QData/spacetimeformer

How should I set the epoch?

GA12WAINM opened this issue · 2 comments

Hello dear author, I cloned your project code and tested it, and found that the epochs cannot be set in the command, and the exact location of the epochs cannot be found in the file. I read the args-related part of the instruction set in the file(E.g:--batch_size --workers) and can't seem to find it. How did the author set the epochs? If possible, could you point out how to modify the epochs? Thank you very much if you would like to help.

Hi, we don't set an epoch number and instead use Early Stopping and a reduced learning rate to end the training process. The learning rate decreases when validation loss does not improve. If that doesn't seem to be helping then training process ends. This is a pretty fair way to set training schedules when comparing models with significantly different parameter counts and training times.

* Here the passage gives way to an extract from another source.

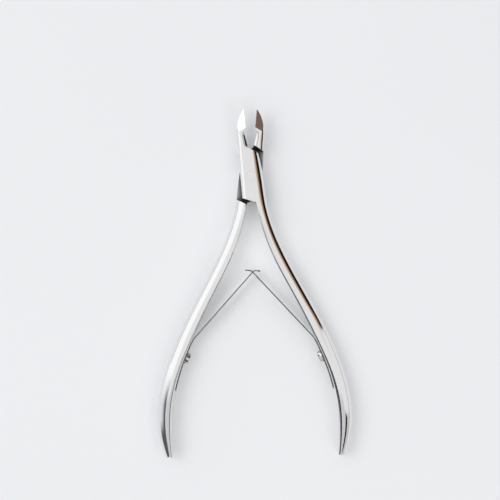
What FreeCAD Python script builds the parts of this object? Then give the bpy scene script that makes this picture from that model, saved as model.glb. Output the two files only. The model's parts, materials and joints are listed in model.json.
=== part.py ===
import FreeCAD, Part
import math
import os

from FreeCAD import Placement, Rotation, Vector

# Cuticle nipper with a lap joint, a flush rivet and a two-leaf spring.
# Millimetres. The origin is on the pivot axis, on the plane the nipper rests on.
# +Z points up through the rivet, +Y towards the jaws, +X to the upper half's handle.
#
# Each half is drawn closed, with its cutting edge on the plane x = 0, its jaw at -X
# and its handle at +X. It is then turned about the rivet to its sprung-open place.
# The lower half is the same drawing mirrored in x, with its lap in the lower layer.

# Overall
THICKNESS = 7.0
MIDDLE = THICKNESS / 2
OPEN_ANGLE = 11.4

# Blocks that only cut: how far they reach in plan and in height, and a half space's edge
REACH = 40.0
BLOCK = 320.0
TOUCH = 0.001

# Lap joint
LAP_GAP = 0.02
JAW_SHOULDER = (Vector(-3.19, 7.49, 0), Vector(-0.35, 9.06, 0))
HANDLE_SHOULDER = (Vector(0.72, -8.64, 0), Vector(3.67, -7.53, 0))
LAP_FOOT = (Vector(-3.4, -6.4, 0), Vector(-1.5, -7.22, 0))
LAP_HEAD = (Vector(2.67, 6.94, 0), Vector(0.6, 7.9, 0))

# Handle and right side of the lap, one row per station along y:
# y, inner face, outer face, height, inner edge radius, width of the outer flank,
# height of the upright wall between the upper and the lower flank
HANDLE_STATIONS = (
    (8.0, -1.45, 2.65, 7.06, 0.30, 1.68, 3.40),
    (4.0, -0.95, 3.25, 7.05, 0.30, 2.25, 2.20),
    (0.0, -0.48, 3.55, 7.05, 0.35, 2.55, 1.70),
    (-4.0, -0.02, 3.68, 7.05, 0.40, 2.55, 1.70),
    (-8.0, 0.45, 3.80, 7.02, 0.45, 2.45, 1.75),
    (-16.0, 1.45, 5.02, 6.45, 0.50, 2.35, 1.30),
    (-26.0, 4.15, 8.20, 5.80, 0.55, 2.55, 0.50),
    (-38.0, 8.95, 13.10, 5.55, 0.60, 2.60, 0.20),
    (-50.0, 13.35, 17.80, 5.90, 0.75, 2.65, 0.20),
    (-60.0, 16.30, 20.72, 6.50, 1.00, 2.60, 0.30),
    (-70.0, 17.65, 22.08, 6.75, 1.25, 2.50, 0.30),
    (-79.0, 17.30, 21.20, 6.25, 1.10, 2.30, 0.30),
    (-86.2, 16.20, 18.60, 5.00, 0.75, 1.40, 0.30),
)

# Rounded end of the handle
END_RADIUS = 1.0
END_LENGTH = 6.0
END_OUTER_SLOPE = 0.55
END_HEIGHT_SLOPE = 0.12

# Left side of the lap: straight, a little wider towards the handle
LAP_LEFT_X = -3.26
LAP_LEFT_SLOPE = 0.024
LAP_LEFT_FLANK = 1.3
LAP_LEFT_WALL = 4.2
LAP_LEFT_YS = (-8.0, -5.0, -2.0, 1.0, 4.0)
LAP_SPARE = 0.06

# Jaw, one row per station along y:
# y, outer face, underside, top, width of the outer flank,
# height of the upright wall between the upper and the lower flank
JAW_STATIONS = (
    (6.5, -3.10, -0.06, 7.06, 1.32, 4.20),
    (9.0, -3.00, 0.35, 7.05, 1.25, 3.80),
    (11.5, -2.90, 1.48, 6.98, 1.05, 3.00),
    (14.0, -2.72, 2.62, 6.83, 0.60, 2.20),
    (16.0, -2.24, 3.40, 6.63, 0.38, 1.60),
    (17.8, -1.50, 3.95, 6.38, 0.28, 1.10),
    (19.0, -0.82, 4.20, 6.17, 0.20, 0.80),
    (19.9, -0.12, 4.35, 6.00, 0.06, 0.60),
)
JAW_INNER = 0.95
JAW_INNER_RADIUS = 0.1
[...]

If you wanted to get around this you could edit the Trainer object at the bottom of train.py to include the max_epochs flag.
https://pytorch-lightning.readthedocs.io/en/stable/common/trainer.html
and then remove the EarlyStopping callback in create_callbacks

(I got email notifications for a few more comments on this issue but they're mysteriously gone. I've never seen that before.. not sure if that's a GitHub bug or if they were all deleted.)

Thank you very much for your reply in your busy schedule! According to your opinion, I adjusted the relevant pl.trainer section in the file [train.py], added the settings of the epoch section and disabled Early_stopping, and the test result is feasible.